We arrived twenty minutes after opening, to find the first two car parks full and a good crowd already picking their way around the various nurseries’ stalls, spread out on the square and lower lawns. Louise (she of Rude Border fame) met us on the steps between the two sections, clutching our goddaughter Jenny in one hand and a giant pot of alexanders (Smyrnium olusatrum) in the other. The plan is to get this to colonise a shady area of the garden – it looks like a beast, so I’m sure she’ll have no trouble there, although to be honest it was happily romping away down by the railway line in Rye in full sun when we were there earlier in the week.

Jenny had secured for herself a rather pretty pot of muscari, which is destined for the rockery. Another colony in the making there, for sure. This came from the well-stocked stall of Rose Cottage Plants, on which I also spied the splendidly odd Campanula 'Pink Octopus'. It was on this stand that I first encountered Persicaria 'Red Dragon', which I love, though have yet to plant.

Muscari 'Bling Bling'

Persicaria 'Red Dragon'

Campanula 'Pink Octopus'
I’m always keen to see what Madrona Nursery from Bethersden have brought with them, having still not managed to get to the actual nursery, in spite of it being only an hour or so away. They always have something which has me reaching for my wallet and, today being no exception, I found myself enamoured with a pot containing a lump of purest green. A perfect, verdant dome, I was hooked on this firm, moss-like cushion, and Scleranthus uniflorus was coming home with me. It’s an evergreen ground cover plant from New Zealand, commonly known as Knawel Cushion, and my instincts are telling me will suit a free-draining growing medium, perhaps planted together with a range of alpine plants. Which is just as well, as the next thing to catch my eye was the diminutive-leaved Roaulia australis, another mat-forming apline native to New Zealand. Two plants, then, to add to my haul from Madrona – I made my escape at this point, though not before casting a longing glance at Ranunculus ficaria 'Brazen Hussy'. Surely I’d be nuts to introduce another lesser celandine to my garden when then native variety does so well? I walked away.

Scleranthus uniflora
Raoulia australis
The sheer variety of succulets from Blueleaf Plants was staggering – aloes, haworthias, crassulae, echiveras, graptopetalums, aeoniums to name but a few. Quite rightly the stand was attracting a huge amount of interest – the interior design world seems to have gone mad for succulents, and you can’t open a magazine at the moment without finding glossy lifestyle photos of terrariums or box frames planted with them, the examples on show today being beautifully executed. It’s also interesting to note that Fiona and her team offer a green roof service from their offices in Warehome, on Romney Marsh.

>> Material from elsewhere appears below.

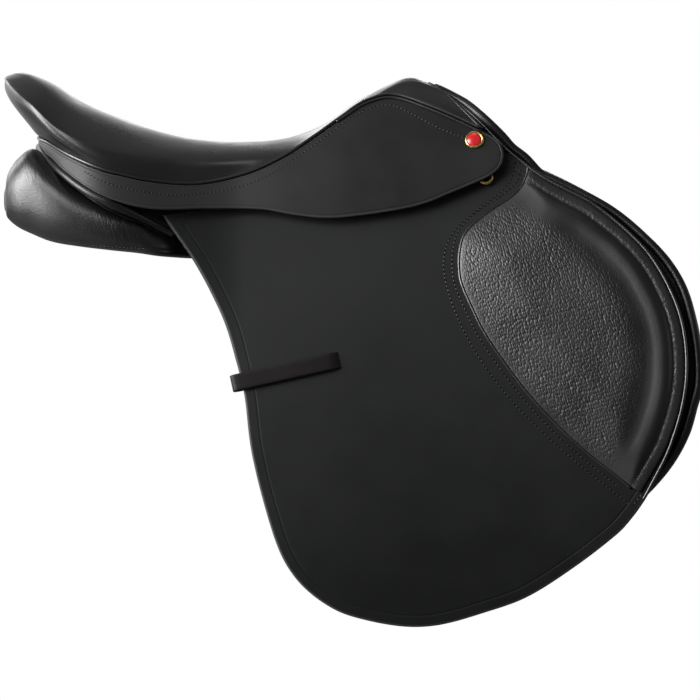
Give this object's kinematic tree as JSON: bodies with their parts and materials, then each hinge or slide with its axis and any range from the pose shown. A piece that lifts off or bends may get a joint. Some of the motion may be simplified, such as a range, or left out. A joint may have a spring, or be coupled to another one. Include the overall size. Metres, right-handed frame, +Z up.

At this stage I cast about with no luck for Pineview Plants, probably the closest nursery to Great Comp with the exception of Dyson’s Nursery in the grounds themselves (run by the curator of the garden, William Dyson, and specialising in salvias, alongside some rather choice hardy and half hardy perennials – worth a visit in its own right). Pineview will be at the RHS Great London Plant Fair later this week, so I imagine they’re busy getting things together for that. I’ll have to catch them later in the year.

Several times I strolled past the stand with a sign bearing the legend “Usual and Unusual Plants”. It seemed to have an inordinate variety of bronze leaved specimens of all different description among the plants on offer. This is a colour for which I have a particular weakness – ideally as a foil to green, though if I’m not careful I shall be over-run with the things. I was tempted by rather fine primula (if I’m honest, I’m a bit fuzzy as to where primula finishes and auricula begins – something I need to look into, as a matter of urgency), then a dicentra – in the end, the charms of Ligularia dentata 'Osiris Fantasie' proved too much to resist. Surely this will be just as delicious to slugs as the L. dentata 'Desdamona' I planted last year. We shall see.

Still on the subject of bronze plants, I thought I’d resisted Brazen Hussy. The crafty little celandine caught up with me while discussing a selection of alpine sedums with Philip Johnson of Johnson's Sweet Peas – we needed one more plant to reach the five-for-a-tenner mark, and the rest is history. I can’t wait to unleash it in the garden (you may remind me of that in a year or two, when it’s become a bronzed menace).

Ranunculus ficaria 'Brazen Hussy'
Sedum album 'Coral Carpet'

Sedum spathulifolium 'Purpureum'
Altogether a goodly haul...but my favourite has to be the lump of green.